(Task brief)
Each line of the material must be returned exactly.

(Material provided)
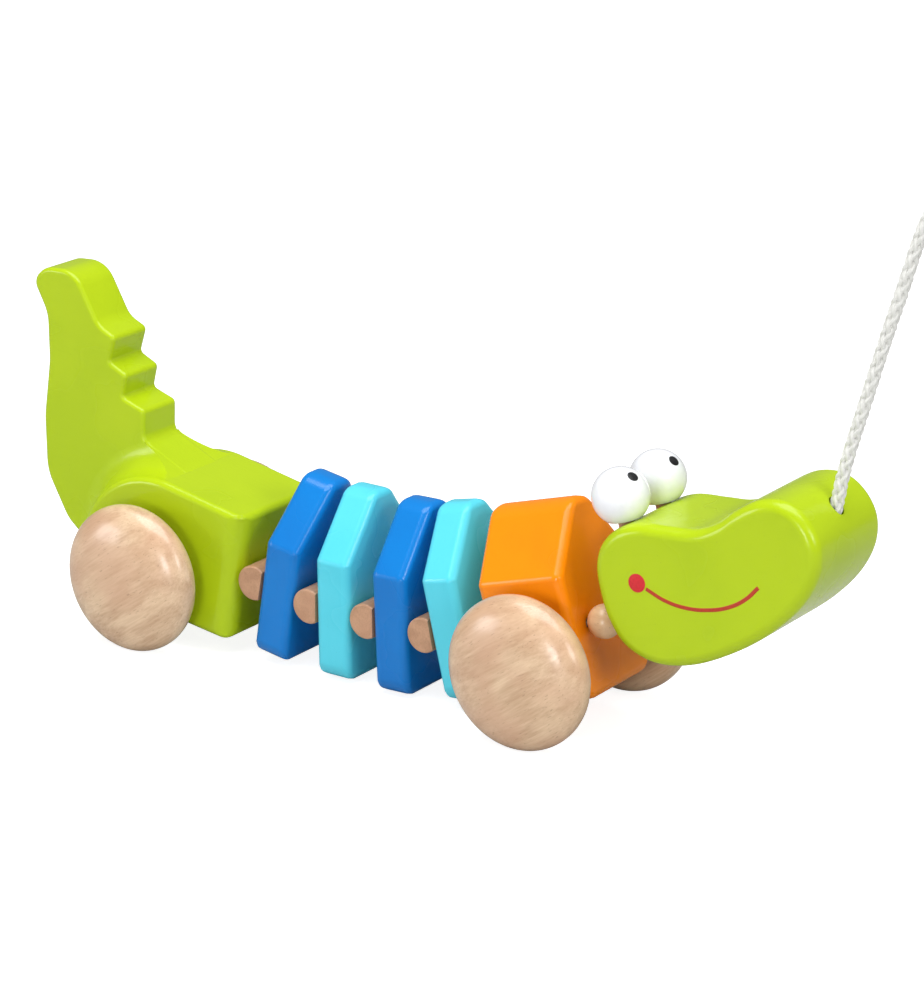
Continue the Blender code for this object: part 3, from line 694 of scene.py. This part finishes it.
def braid_lines(path, radius, strands, pitch):
    """The strands of a round braid along path: half wind each way, over one and under the next."""
    middle = radius * 0.56
    sway = radius * 0.13
    normal = Vector((0, 1, 0))
    run = 0.0
    lines = [[] for _ in range(strands)]
    for i, point in enumerate(path):
        if i:
            run += (point - path[i - 1]).length
        tangent = (path[min(i + 1, len(path) - 1)] - path[max(i - 1, 0)]).normalized()
        across = normal.cross(tangent).normalized()
        for strand in range(strands):
            way = 1 if strand % 2 else -1
            angle = way * 2 * math.pi * run / pitch + 2 * math.pi * (strand // 2) / (strands / 2)
            crossings = strands * run / pitch
            lift = way * math.cos(math.pi * crossings)
            reach = middle + sway * lift
            lines[strand].append(point + reach * (normal * math.cos(angle) + across * math.sin(angle)))
    return lines


def make_knot(place):
    """A trefoil of braid, pulled tight at the rope's end."""
    loop = []
    for k in range(97):
        t = 2 * math.pi * k / 96
        swell = (2 + math.cos(3 * t)) * KNOT_SWELL
        height = KNOT_HEIGHT + math.sin(3 * t) * KNOT_RISE
        loop.append(place @ Vector((swell * math.cos(2 * t), swell * math.sin(2 * t), height)))
    return tube_mesh("pull_cord_end_knot", braid_lines(loop, 1.6 * MM, 6, 14 * MM), 0.62 * MM)


def make_pull_ball(place):
    mouth = PULL_BALL_BORE_RADIUS + 0.3 * MM
    profile = [(mouth, -10.60 * MM)]
    profile += [(r, h) for h, r in arc(PULL_BALL_RADIUS, 180 - 16, 16, 40)]
    profile += [(mouth, 10.60 * MM)]
    ball = turn_piece("wooden_pull_ball", profile, 72)
    drill(ball, PULL_BALL_BORE_RADIUS, (0, 0, -13 * MM), 26 * MM, "Z")
    settle(ball, place)
    soften(ball, 40, False)
    return ball


def make_pull_cord():
    route = curve_through([Vector((x, 0, z)) for x, z in ROPE_ROUTE], 12)
    lines = braid_lines(route, ROPE_DIAMETER / 2, ROPE_STRANDS, ROPE_PITCH)
    rope = tube_mesh("braided_pull_cord", lines, ROPE_DIAMETER * 0.185)
    end = route[-1]
    ahead = (route[-1] - route[-20]).normalized()
    knot = make_knot(Matrix.Translation(end) @ facing(ahead))
    ball = make_pull_ball(Matrix.Translation(end - ahead * PULL_BALL_BACK) @ facing(ahead))
    finish_piece(rope, rope_white, "head", "pull_rope", "pull_cord")
    finish_piece(knot, rope_white, "head", "pull_rope", "pull_cord_knot")
    finish_piece(ball, bead_wood, "head", "varnished_wood", "pull_ball")


make_pull_cord()


# ---------------------------------------------------------------- blocks on the chain


def weigh(obj, share, wanted):
    """Marks edges for the rounding to come: a share of 1 gets its whole width."""
    edit(obj, "EDGE", wanted)
    bpy.ops.transform.edge_bevelweight(value=share)
    done()


def round_weighed(obj, width, segments):
    apply_modifier(
        obj, "BEVEL", width=width, segments=segments, limit_method="WEIGHT", use_clamp_overlap=False
    )


def is_along(edge, axis):
    """Whether an edge of a sawn block runs along this axis (0, 1 or 2), give or take a slope."""
    step = edge.verts[1].co - edge.verts[0].co
    return abs(step[axis]) > 0.5 * step.length


def at_level(edge, axis, level):
    return all(abs(vertex.co[axis] - level) < 1e-6 for vertex in edge.verts)


def six_sided(name, length, top, rim):
    """A six-sided block from x = 0 to length; top and rim round its top and the edges of its two faces."""
    height = SECTION_TOP - SECTION_BOTTOM
    bpy.ops.mesh.primitive_cube_add(size=1, location=(length / 2, 0, (SECTION_TOP + SECTION_BOTTOM) / 2))
    block = named(name)
    block.scale = (length, 2 * SHOULDER_HALF_WIDTH, height)
    settle(block, Matrix.Identity(4))
    edit(block, "FACE", lambda face: True)
    bpy.ops.mesh.bisect(plane_co=(0, 0, SECTION_SHOULDER), plane_no=(0, 0, 1))
    done()
    for level, half in ((SECTION_TOP, TOP_HALF_WIDTH), (SECTION_BOTTOM, BOTTOM_HALF_WIDTH)):
        edit(block, "VERT", lambda vertex: abs(vertex.co.z - level) < 1e-6)
        bpy.ops.transform.resize(value=(1, half / SHOULDER_HALF_WIDTH, 1), center_override=(0, 0, level))
        done()
    edit(block, "EDGE", lambda edge: at_level(edge, 2, SECTION_SHOULDER) and is_along(edge, 1))
    bpy.ops.mesh.dissolve_edges(use_verts=False)
    done()
    roundings = ((SECTION_TOP, top), (SECTION_SHOULDER, SHOULDER_ROUNDING), (SECTION_BOTTOM, BOTTOM_ROUNDING))
    for level, rounding in roundings:
        weigh(block, rounding / BOTTOM_ROUNDING, lambda edge: at_level(edge, 2, level) and is_along(edge, 0))
    weigh(block, rim / BOTTOM_ROUNDING, lambda edge: not is_along(edge, 0))
    round_weighed(block, BOTTOM_ROUNDING, 8)
    return block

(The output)
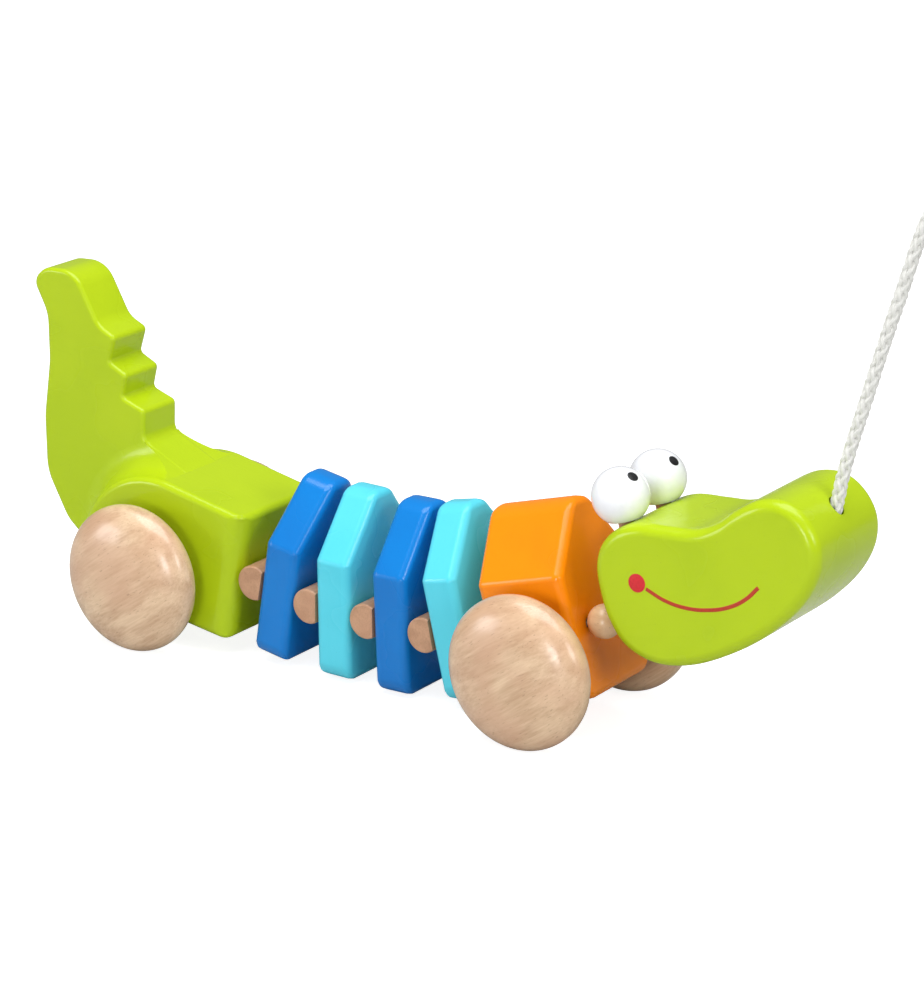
Continue the Blender code for this object: part 3, from line 694 of scene.py. This part finishes it.
def braid_lines(path, radius, strands, pitch):
    """The strands of a round braid along path: half wind each way, over one and under the next."""
    middle = radius * 0.56
    sway = radius * 0.13
    normal = Vector((0, 1, 0))
    run = 0.0
    lines = [[] for _ in range(strands)]
    for i, point in enumerate(path):
        if i:
            run += (point - path[i - 1]).length
        tangent = (path[min(i + 1, len(path) - 1)] - path[max(i - 1, 0)]).normalized()
        across = normal.cross(tangent).normalized()
        for strand in range(strands):
            way = 1 if strand % 2 else -1
            angle = way * 2 * math.pi * run / pitch + 2 * math.pi * (strand // 2) / (strands / 2)
            crossings = strands * run / pitch
            lift = way * math.cos(math.pi * crossings)
            reach = middle + sway * lift
            lines[strand].append(point + reach * (normal * math.cos(angle) + across * math.sin(angle)))
    return lines


def make_knot(place):
    """A trefoil of braid, pulled tight at the rope's end."""
    loop = []
    for k in range(97):
        t = 2 * math.pi * k / 96
        swell = (2 + math.cos(3 * t)) * KNOT_SWELL
        height = KNOT_HEIGHT + math.sin(3 * t) * KNOT_RISE
        loop.append(place @ Vector((swell * math.cos(2 * t), swell * math.sin(2 * t), height)))
    return tube_mesh("pull_cord_end_knot", braid_lines(loop, 1.6 * MM, 6, 14 * MM), 0.62 * MM)


def make_pull_ball(place):
    mouth = PULL_BALL_BORE_RADIUS + 0.3 * MM
    profile = [(mouth, -10.60 * MM)]
    profile += [(r, h) for h, r in arc(PULL_BALL_RADIUS, 180 - 16, 16, 40)]
    profile += [(mouth, 10.60 * MM)]
    ball = turn_piece("wooden_pull_ball", profile, 72)
    drill(ball, PULL_BALL_BORE_RADIUS, (0, 0, -13 * MM), 26 * MM, "Z")
    settle(ball, place)
    soften(ball, 40, False)
    return ball


def make_pull_cord():
    route = curve_through([Vector((x, 0, z)) for x, z in ROPE_ROUTE], 12)
    lines = braid_lines(route, ROPE_DIAMETER / 2, ROPE_STRANDS, ROPE_PITCH)
    rope = tube_mesh("braided_pull_cord", lines, ROPE_DIAMETER * 0.185)
    end = route[-1]
    ahead = (route[-1] - route[-20]).normalized()
    knot = make_knot(Matrix.Translation(end) @ facing(ahead))
    ball = make_pull_ball(Matrix.Translation(end - ahead * PULL_BALL_BACK) @ facing(ahead))
    finish_piece(rope, rope_white, "head", "pull_rope", "pull_cord")
    finish_piece(knot, rope_white, "head", "pull_rope", "pull_cord_knot")
    finish_piece(ball, bead_wood, "head", "varnished_wood", "pull_ball")


make_pull_cord()


# ---------------------------------------------------------------- blocks on the chain


def weigh(obj, share, wanted):
    """Marks edges for the rounding to come: a share of 1 gets its whole width."""
    edit(obj, "EDGE", wanted)
    bpy.ops.transform.edge_bevelweight(value=share)
    done()


def round_weighed(obj, width, segments):
    apply_modifier(
        obj, "BEVEL", width=width, segments=segments, limit_method="WEIGHT", use_clamp_overlap=False
    )


def is_along(edge, axis):
    """Whether an edge of a sawn block runs along this axis (0, 1 or 2), give or take a slope."""
    step = edge.verts[1].co - edge.verts[0].co
    return abs(step[axis]) > 0.5 * step.length


def at_level(edge, axis, level):
    return all(abs(vertex.co[axis] - level) < 1e-6 for vertex in edge.verts)


def six_sided(name, length, top, rim):
    """A six-sided block from x = 0 to length; top and rim round its top and the edges of its two faces."""
    height = SECTION_TOP - SECTION_BOTTOM
    bpy.ops.mesh.primitive_cube_add(size=1, location=(length / 2, 0, (SECTION_TOP + SECTION_BOTTOM) / 2))
    block = named(name)
    block.scale = (length, 2 * SHOULDER_HALF_WIDTH, height)
    settle(block, Matrix.Identity(4))
    edit(block, "FACE", lambda face: True)
    bpy.ops.mesh.bisect(plane_co=(0, 0, SECTION_SHOULDER), plane_no=(0, 0, 1))
    done()
    for level, half in ((SECTION_TOP, TOP_HALF_WIDTH), (SECTION_BOTTOM, BOTTOM_HALF_WIDTH)):
        edit(block, "VERT", lambda vertex: abs(vertex.co.z - level) < 1e-6)
        bpy.ops.transform.resize(value=(1, half / SHOULDER_HALF_WIDTH, 1), center_override=(0, 0, level))
        done()
    edit(block, "EDGE", lambda edge: at_level(edge, 2, SECTION_SHOULDER) and is_along(edge, 1))
    bpy.ops.mesh.dissolve_edges(use_verts=False)
    done()
    roundings = ((SECTION_TOP, top), (SECTION_SHOULDER, SHOULDER_ROUNDING), (SECTION_BOTTOM, BOTTOM_ROUNDING))
    for level, rounding in roundings:
        weigh(block, rounding / BOTTOM_ROUNDING, lambda edge: at_level(edge, 2, level) and is_along(edge, 0))
    weigh(block, rim / BOTTOM_ROUNDING, lambda edge: not is_along(edge, 0))
    round_weighed(block, BOTTOM_ROUNDING, 8)
    return block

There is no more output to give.